Catharina Linck, une victime de l’Ancien Régime des peines en prusse

La vie de Catharina Linck est parvenue jusqu’à nous pour des raisons significatives de l’absence de tolérance envers les « relations contre-nature » bien avant le XIXe siècle. Après tout, ce qu’on sait d’elle, on le doit à un procès inquisitorial pendant lequel la torture fut employée. Ce procès fut transcrit par des greffiers et les minutes de 1721 allèrent grossir les autres cartons d’archives judiciaires secrètes d’État de Prusse jusqu’à ce qu’en 1891, un médecin prussien, le Docteur F.C. Müller vint les en extraire pour rechercher des cas anciens de « pathologie » sexuelle.
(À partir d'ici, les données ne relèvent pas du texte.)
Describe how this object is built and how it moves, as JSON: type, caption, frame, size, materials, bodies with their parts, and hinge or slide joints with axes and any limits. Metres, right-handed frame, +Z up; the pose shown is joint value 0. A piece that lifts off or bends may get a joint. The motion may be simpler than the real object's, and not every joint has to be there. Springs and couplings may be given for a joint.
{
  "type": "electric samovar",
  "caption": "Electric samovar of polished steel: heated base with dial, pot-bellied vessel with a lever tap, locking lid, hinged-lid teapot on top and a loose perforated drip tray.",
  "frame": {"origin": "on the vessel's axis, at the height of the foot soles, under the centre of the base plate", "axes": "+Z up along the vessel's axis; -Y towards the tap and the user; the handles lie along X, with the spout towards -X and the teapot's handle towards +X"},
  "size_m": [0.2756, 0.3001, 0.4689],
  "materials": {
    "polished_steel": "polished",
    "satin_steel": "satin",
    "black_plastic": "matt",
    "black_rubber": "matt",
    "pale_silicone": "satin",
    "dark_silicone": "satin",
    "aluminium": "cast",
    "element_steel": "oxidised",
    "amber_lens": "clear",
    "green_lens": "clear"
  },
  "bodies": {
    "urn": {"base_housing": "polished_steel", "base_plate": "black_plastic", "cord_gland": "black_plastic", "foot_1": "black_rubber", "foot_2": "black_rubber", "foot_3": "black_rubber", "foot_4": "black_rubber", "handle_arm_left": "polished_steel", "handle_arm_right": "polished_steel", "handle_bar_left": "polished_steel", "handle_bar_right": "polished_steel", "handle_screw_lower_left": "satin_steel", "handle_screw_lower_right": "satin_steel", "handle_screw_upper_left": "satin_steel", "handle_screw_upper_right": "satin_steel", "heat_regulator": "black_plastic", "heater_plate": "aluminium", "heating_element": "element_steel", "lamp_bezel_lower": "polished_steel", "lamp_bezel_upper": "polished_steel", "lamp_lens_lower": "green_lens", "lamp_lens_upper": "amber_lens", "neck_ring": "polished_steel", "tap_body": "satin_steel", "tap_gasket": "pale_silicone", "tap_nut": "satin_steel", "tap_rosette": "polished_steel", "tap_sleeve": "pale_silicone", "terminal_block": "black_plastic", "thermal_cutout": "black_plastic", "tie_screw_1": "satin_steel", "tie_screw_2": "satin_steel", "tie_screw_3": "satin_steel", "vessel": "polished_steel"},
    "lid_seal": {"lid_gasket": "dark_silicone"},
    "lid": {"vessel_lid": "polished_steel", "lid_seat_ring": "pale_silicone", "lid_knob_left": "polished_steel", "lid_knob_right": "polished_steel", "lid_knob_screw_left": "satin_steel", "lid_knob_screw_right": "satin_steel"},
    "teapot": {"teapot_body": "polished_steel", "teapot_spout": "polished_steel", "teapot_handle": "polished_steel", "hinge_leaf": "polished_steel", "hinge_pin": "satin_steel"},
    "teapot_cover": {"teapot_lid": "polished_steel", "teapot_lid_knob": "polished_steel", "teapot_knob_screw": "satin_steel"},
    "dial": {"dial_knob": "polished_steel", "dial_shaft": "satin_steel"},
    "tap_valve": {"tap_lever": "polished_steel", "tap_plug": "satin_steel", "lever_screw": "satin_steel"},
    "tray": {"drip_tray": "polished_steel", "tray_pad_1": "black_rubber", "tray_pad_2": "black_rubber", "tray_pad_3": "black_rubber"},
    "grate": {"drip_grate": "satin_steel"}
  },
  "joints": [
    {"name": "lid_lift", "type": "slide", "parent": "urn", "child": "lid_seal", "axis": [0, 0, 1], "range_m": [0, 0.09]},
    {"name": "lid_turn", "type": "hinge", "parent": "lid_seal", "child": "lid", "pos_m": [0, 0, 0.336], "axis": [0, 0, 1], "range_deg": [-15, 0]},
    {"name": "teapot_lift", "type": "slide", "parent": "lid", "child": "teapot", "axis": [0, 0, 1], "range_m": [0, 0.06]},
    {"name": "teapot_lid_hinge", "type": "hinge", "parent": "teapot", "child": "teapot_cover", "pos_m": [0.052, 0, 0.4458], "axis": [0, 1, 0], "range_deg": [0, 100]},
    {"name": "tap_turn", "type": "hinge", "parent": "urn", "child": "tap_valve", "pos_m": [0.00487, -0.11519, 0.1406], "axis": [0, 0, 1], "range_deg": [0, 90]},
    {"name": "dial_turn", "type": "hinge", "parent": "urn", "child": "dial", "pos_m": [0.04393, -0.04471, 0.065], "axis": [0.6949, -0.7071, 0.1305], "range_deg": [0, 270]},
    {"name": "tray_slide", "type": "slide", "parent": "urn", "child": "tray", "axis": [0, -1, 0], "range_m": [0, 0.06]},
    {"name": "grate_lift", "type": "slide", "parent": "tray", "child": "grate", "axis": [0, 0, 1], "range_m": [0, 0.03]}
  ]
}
Il le trouva fort intéressant au point de le publier en 1891 dans l’Allemagne bismarckienne, dominée par la puissance de la Prusse.

Les regards qui furent portés sur cette courte existence furent donc ceux d’hommes prêts à la juger coupable. En 1980-1981, Brigitte Eriksson traduisit la transcription allemande publiée par Müller dans un article publié sous le titre « A lesbian execution in Germany, 1721 » dans le volume 6 du Journal of Homosexuality qui fut repris dans d’autres ouvrages. Elle lui donnait pour la première fois une visibilité et un écho différents, car c’est en cas que lesbienne et féministe que Brigitte Eriksson, proche de l’historienne américaine Lillian Faderman, considérait le « cas Linck ».

Il n’en reste pas moins que cette histoire est difficile à extraire de la gangue qui nous a valu qu’elle parvienne jusqu’à nous. Tout ce que l’on sait servit à instruire un dossier à charge. Est-ce vrai ? Comment les « aveux » furent-ils extorqués ? Sont-ils la vérité ou le reflet de ce que voulaient entendre les juges ? Comment le savoir… Les morts ne parlent plus. Et nous comprendrions-nous ?

Voici ce que les minutes du procès de Catharina Linck reprochèrent à cette jeune femme que l’on ne chercha pas à comprendre lorsque le 13 octobre 1721 s’ouvrit son procès à Halbertstadt en Saxe.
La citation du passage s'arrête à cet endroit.